The Entrepreneurial Path: Building Wealth Actively
Disillusioned by my savings journey, I started looking at how the wealthy accumulated their fortunes. Most wealthy people make money as entrepreneurs via product creation, owning intellectual property, or solving societal problems at scale.
I examined three wealthy individuals I know, and their success confirms this idea. One built his wealth through technology investments, another through a chain of retail stores citywide, and the third in timber and wood processing. Their paths diverged, but they share a common thread: they actively created wealth, rather than passively saving it.
Entrepreneurship offers the potential for exponential growth, far exceeding the returns typically associated with traditional savings accounts or low-risk investments. By taking calculated risks and creating value, you can accelerate your wealth-building journey.
Wealth Creation vs. Preservation: Understanding the Difference
It’s an established fact that wealth grows through enterprise and investments, yet many financial planners promote excessive savings and penny-pinching, investing in mutual funds, etc. I was missing the distinction between wealth creation and wealth preservation. These personal finance gurus are looking at low-risk investments that yield over time. They are preaching delayed gratification, the concept of sacrificing today for a better tomorrow.
Wealth creation is about generating new wealth through active endeavors like starting a business, investing in innovative ventures, or developing valuable assets. Wealth preservation, on the other hand, focuses on protecting and maintaining existing wealth through low-risk investments and careful financial planning.
Both are important, but understanding the difference is crucial. Prioritizing wealth creation early in life allows you to accumulate assets more quickly, while wealth preservation becomes more relevant as you approach retirement.
Enjoying Wealth Now: Redefining Financial Freedom
As any red-blooded human being, I want to enjoy my wealth today while having some left for tomorrow. This isn’t about choosing between today or tomorrow; it’s about rewriting the rules. Wealth is better enjoyed young and serves as a powerful motivator for me to keep hustling.

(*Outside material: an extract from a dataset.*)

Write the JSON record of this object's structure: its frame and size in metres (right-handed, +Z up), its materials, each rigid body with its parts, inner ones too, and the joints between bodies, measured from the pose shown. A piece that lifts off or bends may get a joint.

What if “financial freedom” isn’t a number in an account, but the courage to build something that lets me live my best life now? This perspective shifts the focus from accumulating wealth for some distant future to creating a life you love today, while still building a solid financial foundation.
Financial freedom is about having the time, resources, and flexibility to pursue your passions, spend time with loved ones, and experience life to the fullest. It’s about creating a life that is both fulfilling and financially secure.
Rewriting the Rules: A Balanced Approach to Financial Growth
Knowing the difference between wealth preservation and wealth creation is critical for my financial growth. It’s not about abandoning savings altogether, but about finding a balanced approach that combines strategic investments, entrepreneurial endeavors, and mindful spending.
It’s time to ditch the “all or nothing” approach to finances. You can create wealth, protect it, and enjoy the journey all at the same time!
I am no longer saving every penny! I am investing and looking to create wealth that I can enjoy now and in the future.
Conclusion: Embracing a New Financial Paradigm
My decision to stop obsessively saving money was a wake-up call. It forced me to question conventional wisdom and explore alternative paths to financial freedom. By focusing on wealth creation, enjoying my wealth now, and understanding the difference between preservation and creation, I’ve embraced a new financial paradigm.
The key takeaway is that financial freedom is not just about accumulating wealth; it’s about creating a life you love and controlling your financial destiny. It is about creating a life that resonates with you!
So, take a fresh look at your finances, explore your entrepreneurial potential, and dare to rewrite the rules. It’s your life, live it to the fullest. The conventional wisdom of financial planning does not apply to everyone. Do not be afraid to pave your own path.